What the Fed should be doing is targeting the long-term behavior of
goods, not services, prices--not just those of newly produced goods,
but those of goods in the resale markets as well, including real estate
and commodities. And right now those prices are either flat or falling.
It is easy to see that the Resolution Trust Corp. workout, which will
force the sale of hundreds of billions of dollars in real estate, is
going to put downward pressure on the prices of those assets. That will,
in turn, undermine the capital adequacy of the banking industry, of
life insurance companies and of corporate owners of fixed assets. These
balance sheet problems, and the regulators' response to them, have effectively
paralyzed the financial system's ability to provide working capital
to our businesses and led to a steady slowing of the economy all year.

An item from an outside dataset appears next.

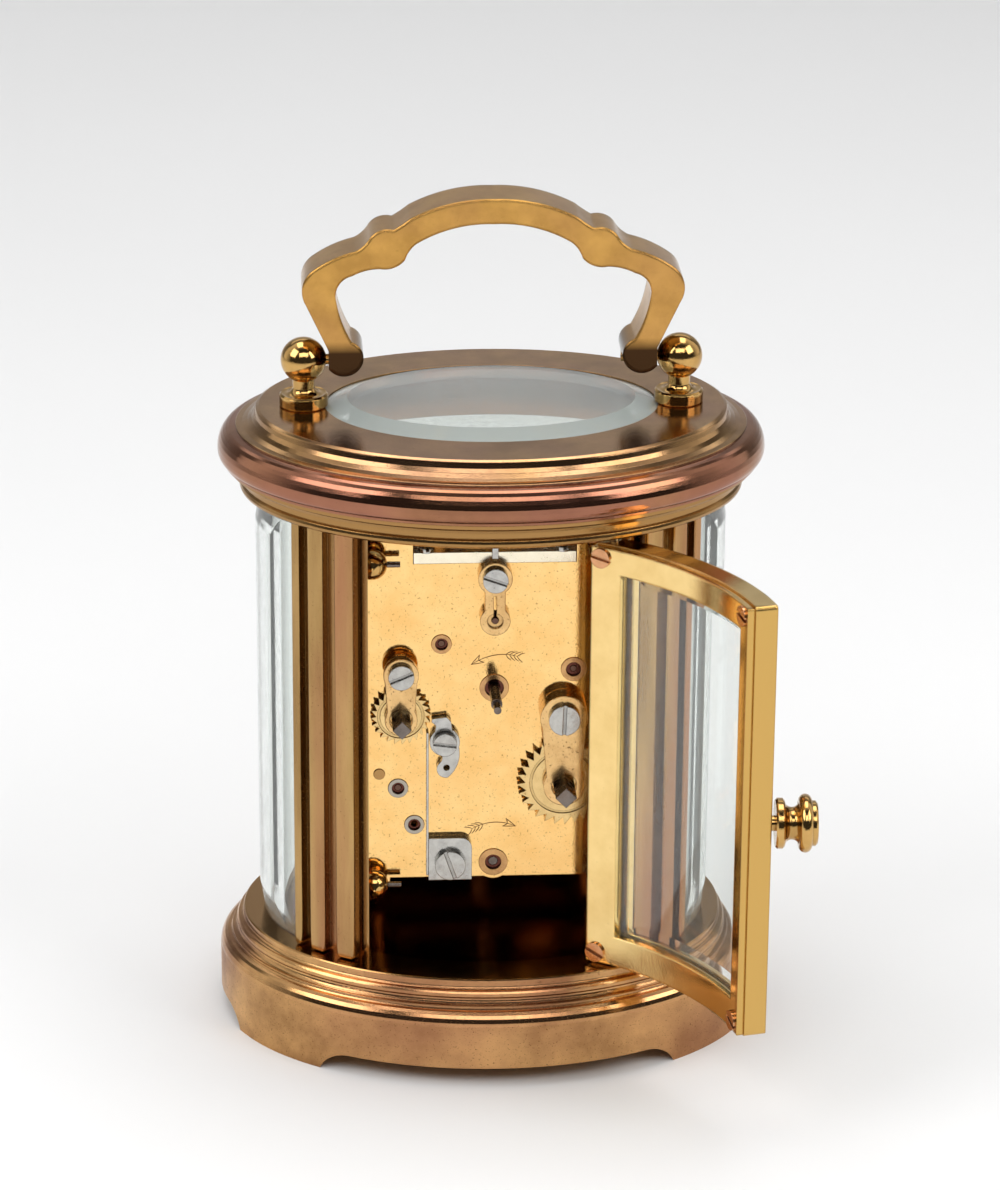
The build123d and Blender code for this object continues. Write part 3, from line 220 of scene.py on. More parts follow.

It is fashionable in Washington these days to despair of the budget
crisis, and to talk about the need to raise taxes in order to balance
the budget and rescue the economy. But a world that is starving for
new capital is not going to allow lower interest rates in the U.S. whatever
its budget policy. In an environment like this, where companies are
gasping for the capital they need to run their businesses, it is the
height of folly to raise taxes.
Higher tax rates will only worsen the cash crunch that has brought
the economy to the brink of recession, slow growth further and shrink
tax collections. The budget imbalance does need to be solved, but not
through a Saturday night massacre of sin taxes. Rather, the U.S. must
take steps now to restore the smooth flow of credit to businesses, in
order to keep the financial panic from worsening.